- GOAL: Output the lines that follow exactly as they are.

- PROVIDED MATERIAL:
+ + +

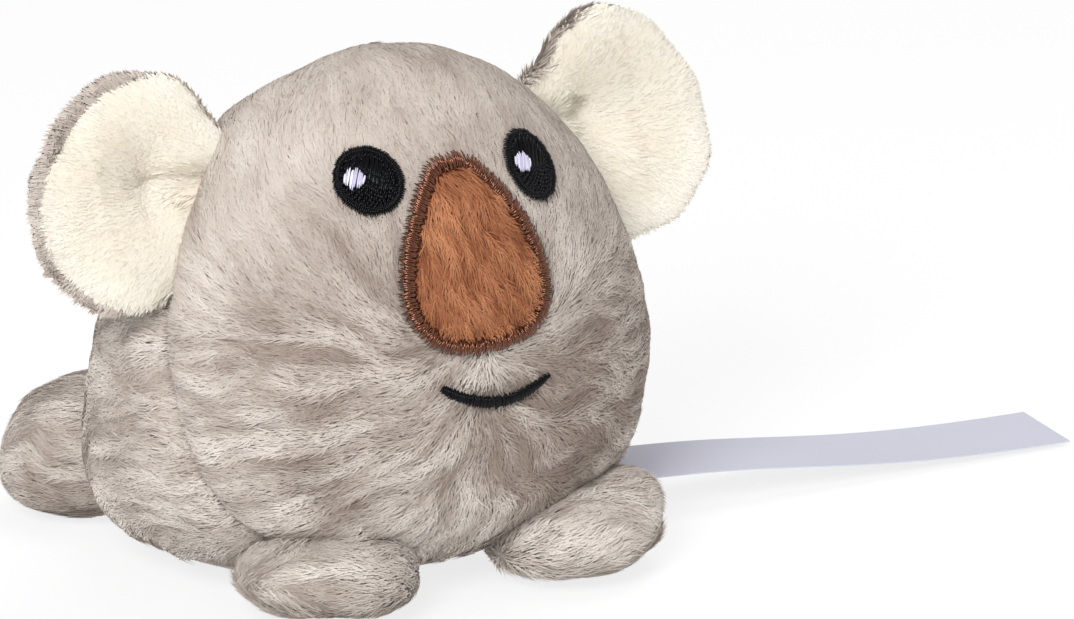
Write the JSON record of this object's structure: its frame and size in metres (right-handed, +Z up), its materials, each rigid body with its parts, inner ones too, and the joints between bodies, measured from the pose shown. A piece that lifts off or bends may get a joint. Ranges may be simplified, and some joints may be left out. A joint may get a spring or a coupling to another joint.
{
  "type": "plush screen cleaner",
  "caption": "Palm-sized round plush koala with embroidered face, sewn ears and feet, a plain satin ribbon at the side and a flat microfibre pad underneath for wiping screens.",
  "frame": {"origin": "on the flat of the cleaning pad, below the middle of the body's widest ring", "axes": "+Z up, the toy faces -Y, +X is the toy's own left, where the ribbon is sewn in"},
  "size_m": [0.1283, 0.0723, 0.061],
  "materials": {
    "plush": "short-pile velboa plush, warm grey",
    "cream_plush": "longer, softer pile, cream",
    "brown_plush": "short-pile plush, chestnut brown",
    "brown_thread": "satin stitch, dark brown rayon thread",
    "black_thread": "filled embroidery, black thread",
    "white_thread": "satin stitch, cool white thread",
    "microfibre": "suede-like microfibre cleaning cloth",
    "satin_ribbon": "woven satin tape, bare",
    "polyester_fibre": "loose polyester stuffing",
    "bag_cloth": "thin woven cotton",
    "plastic_pellets": "small polypropylene beads"
  },
  "bodies": {
    "body": {"face_panel": "plush", "back_panel_left": "plush", "back_panel_right": "plush", "cleaning_sole": "microfibre", "fibre_filling": "polyester_fibre", "pellet_bag_top": "bag_cloth", "pellet_bag_bottom": "bag_cloth", "pellet_fill": "plastic_pellets", "eye_left": "black_thread", "eye_rim_left": "black_thread", "eye_glint_left": "white_thread", "eye_right": "black_thread", "eye_rim_right": "black_thread", "eye_glint_right": "white_thread", "nose_patch": "brown_plush", "nose_border": "brown_thread", "mouth_stitching": "black_thread"},
    "ear_left": {"ear_front_left": "cream_plush", "ear_back_left": "plush"},
    "ear_right": {"ear_front_right": "cream_plush", "ear_back_right": "plush"},
    "front_foot_left": {"front_foot_left_top": "plush", "front_foot_left_bottom": "plush", "front_foot_left_filling": "polyester_fibre"},
    "front_foot_right": {"front_foot_right_top": "plush", "front_foot_right_bottom": "plush", "front_foot_right_filling": "polyester_fibre"},
    "rear_foot_left": {"rear_foot_left_top": "plush", "rear_foot_left_bottom": "plush", "rear_foot_left_filling": "polyester_fibre"},
    "rear_foot_right": {"rear_foot_right_top": "plush", "rear_foot_right_bottom": "plush", "rear_foot_right_filling": "polyester_fibre"},
    "ribbon": {"ribbon": "satin_ribbon"}
  },
  "joints": [
    {"name": "ear_left_bend", "type": "hinge", "parent": "body", "child": "ear_left", "pos_m": [0.02458, -0.00565, 0.045], "axis": [-0.5709, 0.2573, 0.7797], "range_deg": [-25, 25], "stiffness_Nm_per_rad": 0.01},
    {"name": "ear_right_bend", "type": "hinge", "parent": "body", "child": "ear_right", "pos_m": [-0.02458, -0.00565, 0.045], "axis": [-0.5709, -0.2573, -0.7797], "range_deg": [-25, 25], "stiffness_Nm_per_rad": 0.01},
    {"name": "front_foot_left_flex", "type": "hinge", "parent": "body", "child": "front_foot_left", "pos_m": [0.01306, -0.01782, 0.0045], "axis": [0.8513, 0.5247, 0], "range_deg": [-8, 3], "stiffness_Nm_per_rad": 0.02},
    {"name": "front_foot_right_flex", "type": "hinge", "parent": "body", "child": "front_foot_right", "pos_m": [-0.01306, -0.01782, 0.0045], "axis": [0.8513, -0.5247, 0], "range_deg": [-8, 3], "stiffness_Nm_per_rad": 0.02},
    {"name": "rear_foot_left_flex", "type": "hinge", "parent": "body", "child": "rear_foot_left", "pos_m": [0.01792, 0.02357, 0.0045], "axis": [-0.7477, 0.664, 0], "range_deg": [-8, 3], "stiffness_Nm_per_rad": 0.02},
    {"name": "rear_foot_right_flex", "type": "hinge", "parent": "body", "child": "rear_foot_right", "pos_m": [-0.01792, 0.02357, 0.0045], "axis": [-0.7477, -0.664, 0], "range_deg": [-8, 3], "stiffness_Nm_per_rad": 0.02},
    {"name": "ribbon_swing", "type": "hinge", "parent": "body", "child": "ribbon", "pos_m": [0.02511, -0.00526, 0.0045], "axis": [0, -1, 0], "range_deg": [-1.5, 40], "stiffness_Nm_per_rad": 0.003}
  ]
}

+ + +

- EXPECTED OUTPUT:
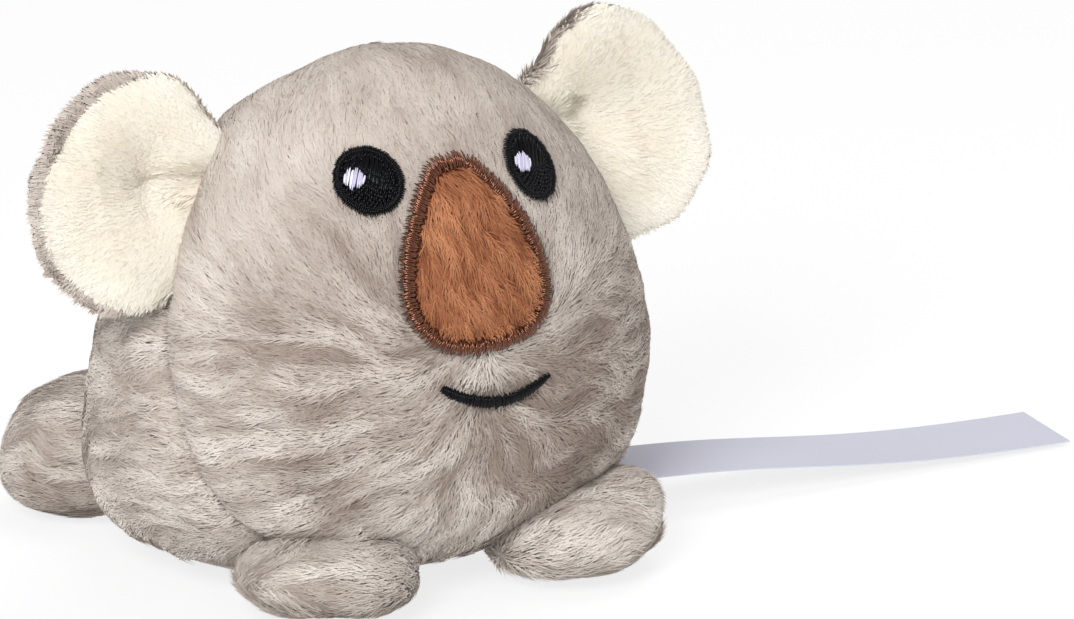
Write the JSON record of this object's structure: its frame and size in metres (right-handed, +Z up), its materials, each rigid body with its parts, inner ones too, and the joints between bodies, measured from the pose shown. A piece that lifts off or bends may get a joint. Ranges may be simplified, and some joints may be left out. A joint may get a spring or a coupling to another joint.
{
  "type": "plush screen cleaner",
  "caption": "Palm-sized round plush koala with embroidered face, sewn ears and feet, a plain satin ribbon at the side and a flat microfibre pad underneath for wiping screens.",
  "frame": {"origin": "on the flat of the cleaning pad, below the middle of the body's widest ring", "axes": "+Z up, the toy faces -Y, +X is the toy's own left, where the ribbon is sewn in"},
  "size_m": [0.1283, 0.0723, 0.061],
  "materials": {
    "plush": "short-pile velboa plush, warm grey",
    "cream_plush": "longer, softer pile, cream",
    "brown_plush": "short-pile plush, chestnut brown",
    "brown_thread": "satin stitch, dark brown rayon thread",
    "black_thread": "filled embroidery, black thread",
    "white_thread": "satin stitch, cool white thread",
    "microfibre": "suede-like microfibre cleaning cloth",
    "satin_ribbon": "woven satin tape, bare",
    "polyester_fibre": "loose polyester stuffing",
    "bag_cloth": "thin woven cotton",
    "plastic_pellets": "small polypropylene beads"
  },
  "bodies": {
    "body": {"face_panel": "plush", "back_panel_left": "plush", "back_panel_right": "plush", "cleaning_sole": "microfibre", "fibre_filling": "polyester_fibre", "pellet_bag_top": "bag_cloth", "pellet_bag_bottom": "bag_cloth", "pellet_fill": "plastic_pellets", "eye_left": "black_thread", "eye_rim_left": "black_thread", "eye_glint_left": "white_thread", "eye_right": "black_thread", "eye_rim_right": "black_thread", "eye_glint_right": "white_thread", "nose_patch": "brown_plush", "nose_border": "brown_thread", "mouth_stitching": "black_thread"},
    "ear_left": {"ear_front_left": "cream_plush", "ear_back_left": "plush"},
    "ear_right": {"ear_front_right": "cream_plush", "ear_back_right": "plush"},
    "front_foot_left": {"front_foot_left_top": "plush", "front_foot_left_bottom": "plush", "front_foot_left_filling": "polyester_fibre"},
    "front_foot_right": {"front_foot_right_top": "plush", "front_foot_right_bottom": "plush", "front_foot_right_filling": "polyester_fibre"},
    "rear_foot_left": {"rear_foot_left_top": "plush", "rear_foot_left_bottom": "plush", "rear_foot_left_filling": "polyester_fibre"},
    "rear_foot_right": {"rear_foot_right_top": "plush", "rear_foot_right_bottom": "plush", "rear_foot_right_filling": "polyester_fibre"},
    "ribbon": {"ribbon": "satin_ribbon"}
  },
  "joints": [
    {"name": "ear_left_bend", "type": "hinge", "parent": "body", "child": "ear_left", "pos_m": [0.02458, -0.00565, 0.045], "axis": [-0.5709, 0.2573, 0.7797], "range_deg": [-25, 25], "stiffness_Nm_per_rad": 0.01},
    {"name": "ear_right_bend", "type": "hinge", "parent": "body", "child": "ear_right", "pos_m": [-0.02458, -0.00565, 0.045], "axis": [-0.5709, -0.2573, -0.7797], "range_deg": [-25, 25], "stiffness_Nm_per_rad": 0.01},
    {"name": "front_foot_left_flex", "type": "hinge", "parent": "body", "child": "front_foot_left", "pos_m": [0.01306, -0.01782, 0.0045], "axis": [0.8513, 0.5247, 0], "range_deg": [-8, 3], "stiffness_Nm_per_rad": 0.02},
    {"name": "front_foot_right_flex", "type": "hinge", "parent": "body", "child": "front_foot_right", "pos_m": [-0.01306, -0.01782, 0.0045], "axis": [0.8513, -0.5247, 0], "range_deg": [-8, 3], "stiffness_Nm_per_rad": 0.02},
    {"name": "rear_foot_left_flex", "type": "hinge", "parent": "body", "child": "rear_foot_left", "pos_m": [0.01792, 0.02357, 0.0045], "axis": [-0.7477, 0.664, 0], "range_deg": [-8, 3], "stiffness_Nm_per_rad": 0.02},
    {"name": "rear_foot_right_flex", "type": "hinge", "parent": "body", "child": "rear_foot_right", "pos_m": [-0.01792, 0.02357, 0.0045], "axis": [-0.7477, -0.664, 0], "range_deg": [-8, 3], "stiffness_Nm_per_rad": 0.02},
    {"name": "ribbon_swing", "type": "hinge", "parent": "body", "child": "ribbon", "pos_m": [0.02511, -0.00526, 0.0045], "axis": [0, -1, 0], "range_deg": [-1.5, 40], "stiffness_Nm_per_rad": 0.003}
  ]
}